A method for real-time volumetric imaging in radiotherapy using single x-ray projection

TL;DR

This paper introduces a novel real-time volumetric imaging method for radiotherapy using a single x-ray projection, employing patch-based sparse learning and intensity correction to accurately predict lung motion.

Contribution

The method automatically selects motion-relevant patches and maps their intensities to PCA coefficients, enabling fast, accurate 3D image reconstruction from a single projection.

Findings

Prediction error for PCA coefficient reduced to 5% with sparse learning.

Motion vector prediction error decreased from 2.40 mm to 0.92 mm.

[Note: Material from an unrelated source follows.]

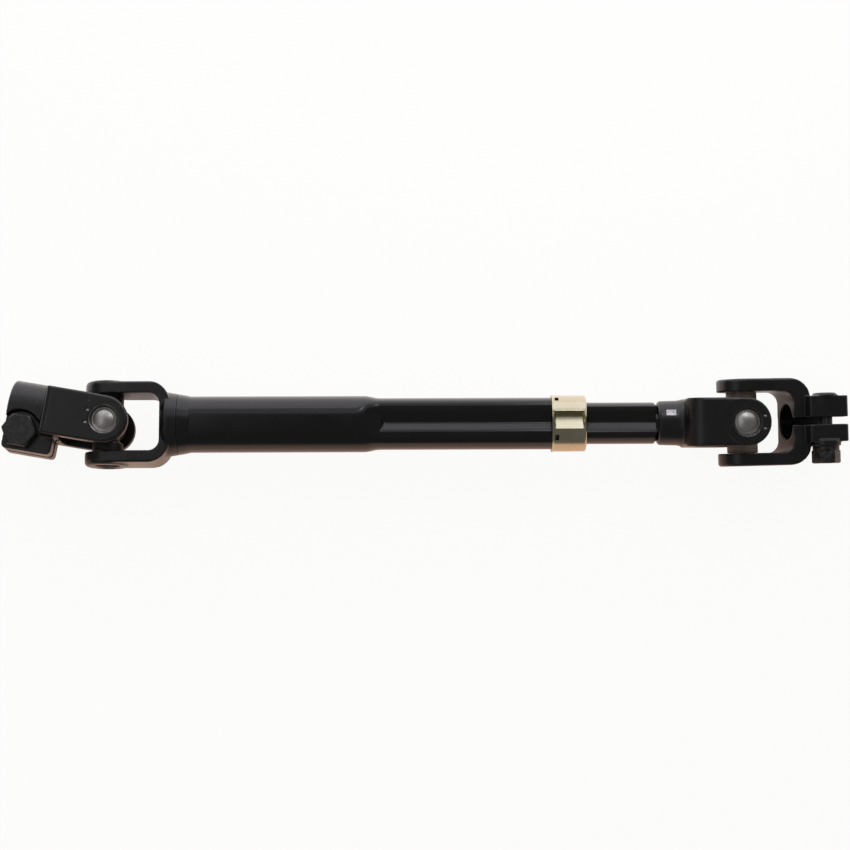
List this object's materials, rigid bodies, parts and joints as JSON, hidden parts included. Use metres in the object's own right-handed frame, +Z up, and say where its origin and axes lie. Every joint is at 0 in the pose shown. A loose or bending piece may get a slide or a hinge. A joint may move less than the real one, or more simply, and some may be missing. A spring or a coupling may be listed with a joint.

Tumor motion trajectory reconstructed with 0.82 mm mean error.

Abstract

In this paper, we present a new method to generate an instantaneous volumetric image using a single x-ray projection. To fully extract motion information hidden in projection images, we partitioned a projection image into small patches. We utilized a sparse learning method to automatically select patches that have a high correlation with principal component analysis (PCA) coefficients of a lung motion model. A model that maps the patch intensity to the PCA coefficients is built along with the patch selection process. Based on this model, a measured projection can be used to predict the PCA coefficients, which are further used to generate a motion vector field and hence a volumetric image. We have also proposed an intensity baseline correction method based on the partitioned projection, where the first and the second moments of pixel intensities at a patch in a simulated image are matched with those in a measured image via a linear transformation. The proposed method has been valid in simulated data and real phantom data. The algorithm is able to identify patches that contain relevant motion information, e.g. diaphragm region. It is found that intensity correction step is important to remove the systematic error in the motion prediction. For the simulation case, the sparse learning model reduced prediction error for the first PCA coefficient to 5%, compared to the 10% error when sparse learning is not used. 95th percentile error for the predicted motion vector is reduced from 2.40 mm to 0.92mm. In the phantom case, the predicted tumor motion trajectory is successfully reconstructed with 0.82 mm mean vector field error compared to 1.66 mm error without using the sparse learning method. The algorithm robustness with respect to sparse level, patch size, and existence of diaphragm, as well as computation time, has also been studied.